Over the course of the story, the people living inside the machine become entangled in tribal associations through the homogenisation of their identities into the single tribal identity, through their belief in taboos, and through their worship of ‘the book’: a manual describing the workings of the Machine, which itself becomes an unquestionable God-figure.

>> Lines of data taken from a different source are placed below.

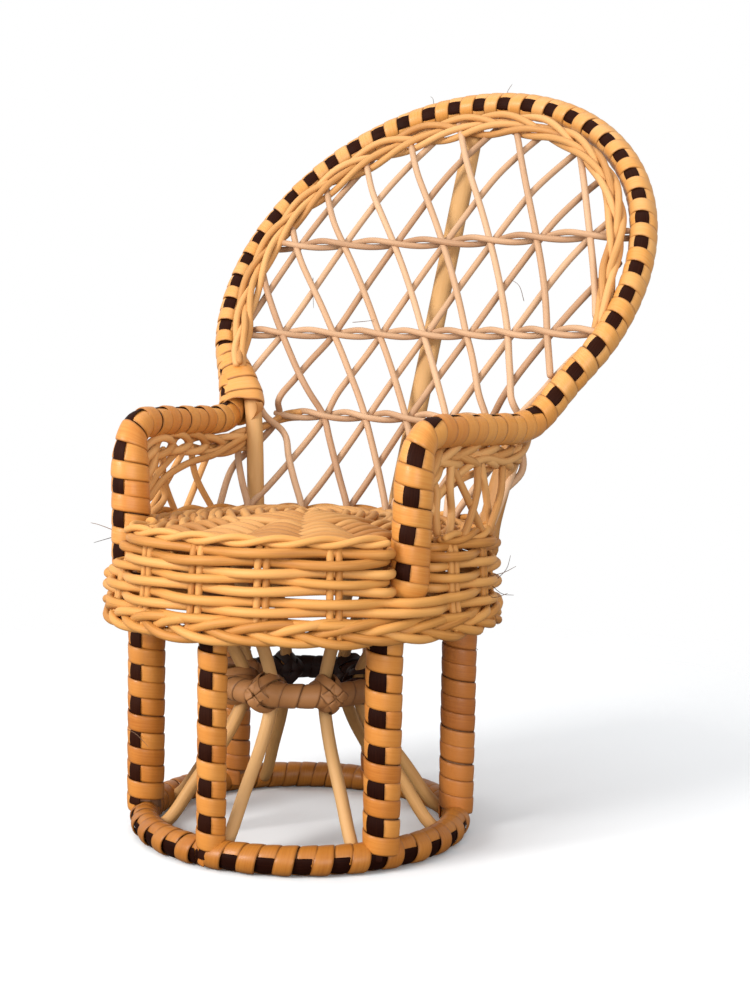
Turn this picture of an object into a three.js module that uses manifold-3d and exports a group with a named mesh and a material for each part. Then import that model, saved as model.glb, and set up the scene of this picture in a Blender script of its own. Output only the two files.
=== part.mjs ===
// Miniature fan-back wicker armchair on a ring base.
// Millimetres, +Z up, the chair faces -Y, its own left arm is at +X.

import * as THREE from 'three';
import { mergeVertices } from 'three/addons/utils/BufferGeometryUtils.js';
import Module from 'manifold-3d';

const wasm = await Module();
wasm.setup();

// Driving dimensions
const gap = 0.3;                 // air left between pieces that touch
const caneThickness = 0.9;       // binding cane wound over a rod

const baseRadius = 59;           // centre line of the ring that stands on the floor
const baseTube = 5.3;            // outside of its binding

const legCircle = 59;
const legTop = 98;
const legs = [                   // angle from the front, outside radius of the binding
  ['left', -60, 7.1], ['front', 0, 5.2], ['right', 60, 6.6],
  ['rear_right', 120, 6.7], ['rear', 180, 6.7], ['rear_left', -120, 6.7],
];

const waistRadius = 29.5;
const waistHeight = 57;
const waistTube = 4.5;
const stickAngles = [-132, -83, -38, 2, 52, 98, 131, 170];
const stickTube = 2.25;
const stickCurve = [             // distance from the chair's axis, height
  [51.2, 8.5], [41, 23], [28.5, 40], [22, 57], [27, 70], [35, 83], [43.5, 97], [49, 107],
];

const seatRadius = 72;           // outside of the woven band at mid height
const seatWall = 5.3;
const bandBottom = 89;
const bandTop = 113.5;
const borderRadius = 75.3;       // twisted border under the band
const borderHeight = 86;
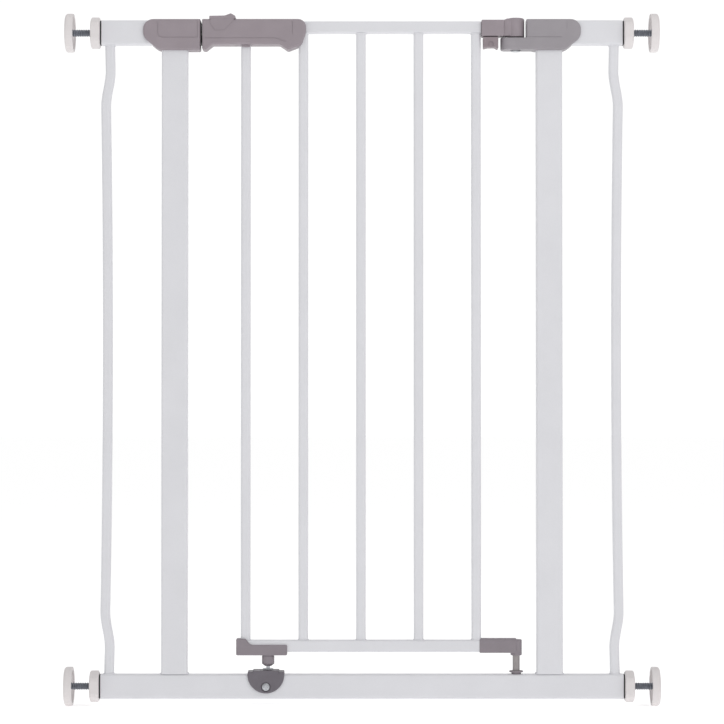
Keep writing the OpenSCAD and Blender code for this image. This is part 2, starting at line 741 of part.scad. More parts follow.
at_corner(1, high_axis) adjuster_foot();  // top_right_foot
at_corner(1, high_axis) adjuster_cup();  // top_right_cup
at_corner(-1, low_axis) adjuster_nut();  // bottom_left_nut
at_corner(-1, low_axis) adjuster_spindle();  // bottom_left_spindle
at_corner(-1, low_axis) adjuster_foot();  // bottom_left_foot
at_corner(-1, low_axis) adjuster_cup();  // bottom_left_cup
at_corner(1, low_axis) adjuster_nut();  // bottom_right_nut
at_corner(1, low_axis) adjuster_spindle();  // bottom_right_spindle
at_corner(1, low_axis) adjuster_foot();  // bottom_right_foot
at_corner(1, low_axis) adjuster_cup();  // bottom_right_cup
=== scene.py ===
"""Looks of the safety gate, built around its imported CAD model.

Outlines and sizes are in millimetres and are scaled when a mesh is made. X runs across the
doorway, -Y is the front and +Z is up. Places come from the boxes of the CAD nodes.
"""
import json
import math

import bmesh
import bpy
import numpy as np
from mathutils import Matrix, Vector

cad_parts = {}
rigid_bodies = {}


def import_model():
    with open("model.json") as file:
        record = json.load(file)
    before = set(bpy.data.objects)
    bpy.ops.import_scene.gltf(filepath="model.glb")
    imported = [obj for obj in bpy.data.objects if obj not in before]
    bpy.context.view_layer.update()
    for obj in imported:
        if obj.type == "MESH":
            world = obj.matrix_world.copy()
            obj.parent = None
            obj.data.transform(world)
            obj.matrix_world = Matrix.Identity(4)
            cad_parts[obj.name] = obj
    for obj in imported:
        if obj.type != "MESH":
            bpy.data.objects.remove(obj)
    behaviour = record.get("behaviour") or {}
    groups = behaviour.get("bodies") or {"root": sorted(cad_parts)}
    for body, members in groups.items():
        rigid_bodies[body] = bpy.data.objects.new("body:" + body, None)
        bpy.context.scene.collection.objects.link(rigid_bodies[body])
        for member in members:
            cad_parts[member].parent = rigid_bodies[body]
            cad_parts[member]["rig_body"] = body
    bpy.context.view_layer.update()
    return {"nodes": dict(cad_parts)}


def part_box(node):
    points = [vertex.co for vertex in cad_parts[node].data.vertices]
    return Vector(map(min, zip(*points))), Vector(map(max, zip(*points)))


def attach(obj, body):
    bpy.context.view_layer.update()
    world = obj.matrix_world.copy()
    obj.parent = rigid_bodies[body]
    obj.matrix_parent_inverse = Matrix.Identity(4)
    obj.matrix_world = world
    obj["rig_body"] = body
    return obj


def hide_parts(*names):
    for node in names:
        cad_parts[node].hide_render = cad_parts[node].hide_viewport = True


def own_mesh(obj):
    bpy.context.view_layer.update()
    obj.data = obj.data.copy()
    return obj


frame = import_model()

MM = 0.001
GAP = 0.05             # assembly gap between pieces
ARC_STEPS = 7          # straight steps in each rounded corner
SMOOTH_ANGLE = math.radians(32)
ALONG_Y = (0, 1, 0)
ALONG_Z = (0, 0, 1)

# Studio, in metres
SKY = (0.60, 1.05)     # strength of the sky all round, and straight behind the gate
LAMPS = [              # name, place, size, power in watts
    ("key", (1.1, -1.7, 1.9), 1.2, 9),
    ("top", (-0.2, -0.3, 2.4), 1.6, 6),
]
AIM = (0, 0, 0.38)     # point that the lamps face
FLOOR_HALF = 30
LENS = 136.2           # focal length in millimetres
CAMERA = (0, -2.9994, 0.3233)
TILT = 1.0             # camera's tilt upwards, in degrees


# Places taken from the CAD model --------------------------------------------------------

def span(node):
    """Lowest and highest corner of a CAD node, in millimetres."""
    low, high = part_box(node)
    return np.array(low) / MM, np.array(high) / MM


def middle(node):
    """Middle of a CAD node, in millimetres."""
    low, high = span(node)
    return (low + high) / 2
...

Running against this trajectory of degeneration is a single man: Kuno, who seeks to re-establish his own physicality, and his connections to a more natural state.
Forster’s story juxtaposes Kuno’s reclamation of selfhood through “primitive” physicality, his desire to connect with his family and with other people more generally, and his urge for the outdoors, with the over-civilised tribe of the machine.
This sense of over-civilisation in Forster’s story has striking parallels to our own digital age as a place where face to face communication has been replaced by screens and text messages, and where individual lives have become increasingly insular.
For Forster as well as for Stravinsky, then, the locus for the critique of the contemporary is found in the conflation of the natural with the mechanical, and in the overarching and homogenising power of the tribe. Forster privileges the ‘natural’ and the ‘human’ in an over-civilised world. He reveals a sense of social and creative renewal in returning to an earlier existence, while the tribal associations of the machine’s inhabitants play into the narrative of “primitive” cultures as backward.
Tied in to Stravinsky’s representation of an ancient Russia harbouring its own industrialised future, is an additional layer of significance, namely the growing threat of communism in his homeland. Composed in 1913, just five years before the revolutionary wars that would overthrow the Russian monarchy, The Rite of Spring is as anti-communist as it is anti-modern. The role of the individual within a communist society becomes embodied in the tribe’s sacrificial victim.
There are similarly shared foundations in the positive aspects of “primitive” representation in these two distinct works. For both Forster and Stravinsky, the “primitive” is portrayed as the site of creative and restorative artistic energies. For Stravinsky, this manifests in the Russian folk melodies woven into his score, and in the purpose of the staged rite itself—to bring new life and growth. For Forster, it can be found in Kuno’s burgeoning selfhood, and the potential tribe outside the machine that remains an unrealised narrative possibility, carrying with it any hope for the future.
The “primitive” in modernist works is an artistic ideal, a recreation of romanticised past, an extension of social and political concerns, and a hotbed of taboos, danger, and eroticism. As a space of multiplicity and inherent contradiction, the representations of the primitive in these works function on a vital and significant level that cannot be reduced to one single iteration. This multiform use of the primitive is seen across the modernist landscape, where attitudes vacillate between fear and appreciation, nostalgia and a discourse of degeneration, even within a single work. The call against unrestrained modernisation, then, finds uneasy comfort in narratives of the primitive.